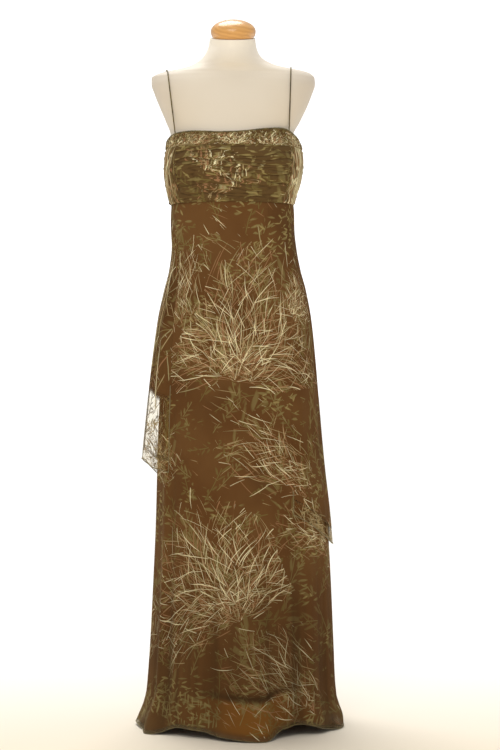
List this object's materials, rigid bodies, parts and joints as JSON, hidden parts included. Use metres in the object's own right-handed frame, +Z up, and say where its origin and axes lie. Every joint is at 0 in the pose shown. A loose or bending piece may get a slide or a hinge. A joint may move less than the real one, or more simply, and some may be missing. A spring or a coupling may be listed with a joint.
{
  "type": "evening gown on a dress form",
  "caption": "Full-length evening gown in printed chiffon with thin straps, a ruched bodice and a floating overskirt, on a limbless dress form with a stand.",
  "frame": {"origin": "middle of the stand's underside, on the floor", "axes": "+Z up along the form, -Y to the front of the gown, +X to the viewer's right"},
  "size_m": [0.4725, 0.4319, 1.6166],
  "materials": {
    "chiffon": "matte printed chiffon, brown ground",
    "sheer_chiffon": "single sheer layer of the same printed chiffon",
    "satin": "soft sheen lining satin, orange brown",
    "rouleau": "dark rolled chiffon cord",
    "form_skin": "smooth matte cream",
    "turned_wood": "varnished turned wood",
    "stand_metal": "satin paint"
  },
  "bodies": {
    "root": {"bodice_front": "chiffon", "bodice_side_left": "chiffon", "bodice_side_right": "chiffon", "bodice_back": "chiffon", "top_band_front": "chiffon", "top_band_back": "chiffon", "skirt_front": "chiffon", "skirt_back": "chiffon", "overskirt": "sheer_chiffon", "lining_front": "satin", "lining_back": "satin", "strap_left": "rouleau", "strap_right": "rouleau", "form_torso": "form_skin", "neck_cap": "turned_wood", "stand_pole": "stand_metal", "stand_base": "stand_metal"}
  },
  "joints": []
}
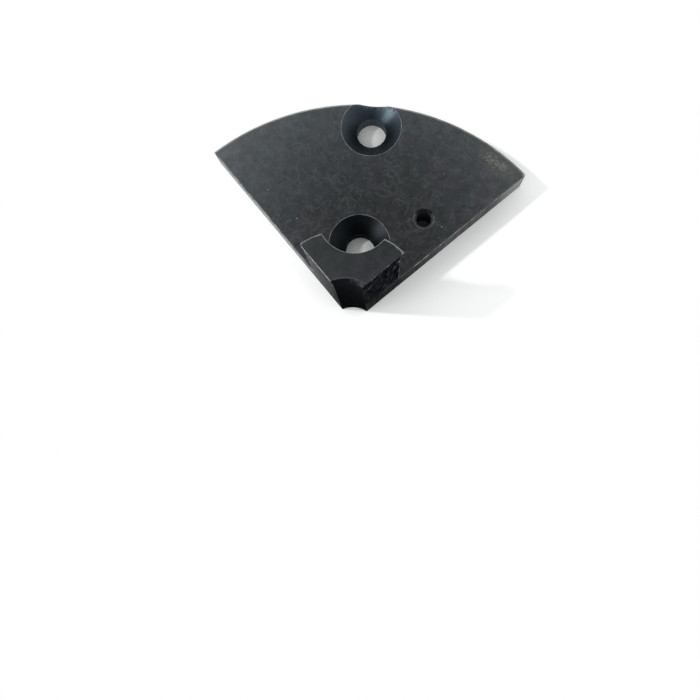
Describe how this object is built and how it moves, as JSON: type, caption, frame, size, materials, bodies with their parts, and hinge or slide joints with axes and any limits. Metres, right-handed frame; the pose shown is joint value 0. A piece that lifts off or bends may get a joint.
★ ★ ★ ★ ★ ★ ★
* [Task description]:
Print the listing above in full, exactly as it is.

* [Reply to the task]:
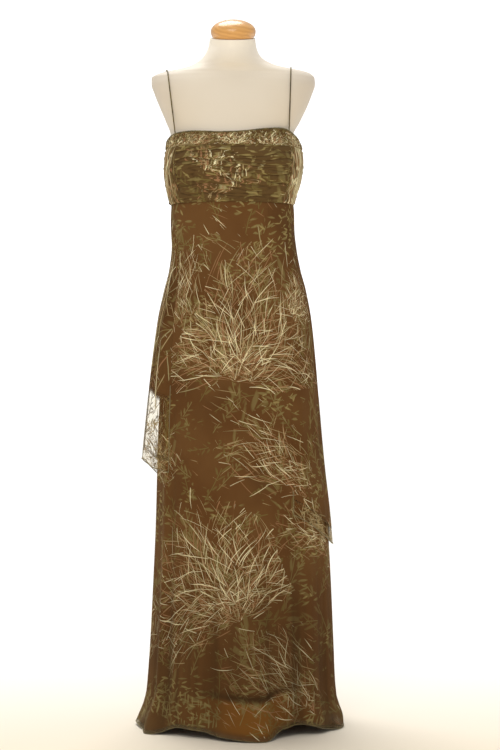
List this object's materials, rigid bodies, parts and joints as JSON, hidden parts included. Use metres in the object's own right-handed frame, +Z up, and say where its origin and axes lie. Every joint is at 0 in the pose shown. A loose or bending piece may get a slide or a hinge. A joint may move less than the real one, or more simply, and some may be missing. A spring or a coupling may be listed with a joint.
{
  "type": "evening gown on a dress form",
  "caption": "Full-length evening gown in printed chiffon with thin straps, a ruched bodice and a floating overskirt, on a limbless dress form with a stand.",
  "frame": {"origin": "middle of the stand's underside, on the floor", "axes": "+Z up along the form, -Y to the front of the gown, +X to the viewer's right"},
  "size_m": [0.4725, 0.4319, 1.6166],
  "materials": {
    "chiffon": "matte printed chiffon, brown ground",
    "sheer_chiffon": "single sheer layer of the same printed chiffon",
    "satin": "soft sheen lining satin, orange brown",
    "rouleau": "dark rolled chiffon cord",
    "form_skin": "smooth matte cream",
    "turned_wood": "varnished turned wood",
    "stand_metal": "satin paint"
  },
  "bodies": {
    "root": {"bodice_front": "chiffon", "bodice_side_left": "chiffon", "bodice_side_right": "chiffon", "bodice_back": "chiffon", "top_band_front": "chiffon", "top_band_back": "chiffon", "skirt_front": "chiffon", "skirt_back": "chiffon", "overskirt": "sheer_chiffon", "lining_front": "satin", "lining_back": "satin", "strap_left": "rouleau", "strap_right": "rouleau", "form_torso": "form_skin", "neck_cap": "turned_wood", "stand_pole": "stand_metal", "stand_base": "stand_metal"}
  },
  "joints": []
}
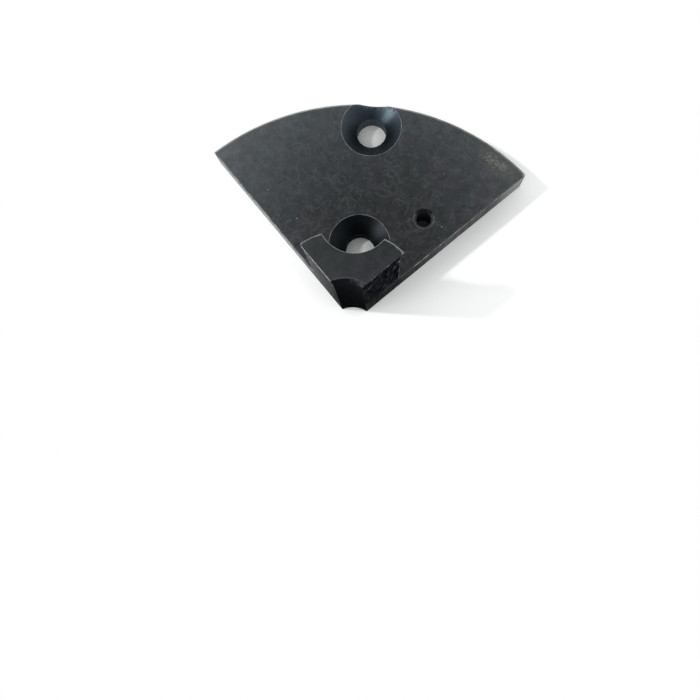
Describe how this object is built and how it moves, as JSON: type, caption, frame, size, materials, bodies with their parts, and hinge or slide joints with axes and any limits. Metres, right-handed frame; the pose shown is joint value 0. A piece that lifts off or bends may get a joint.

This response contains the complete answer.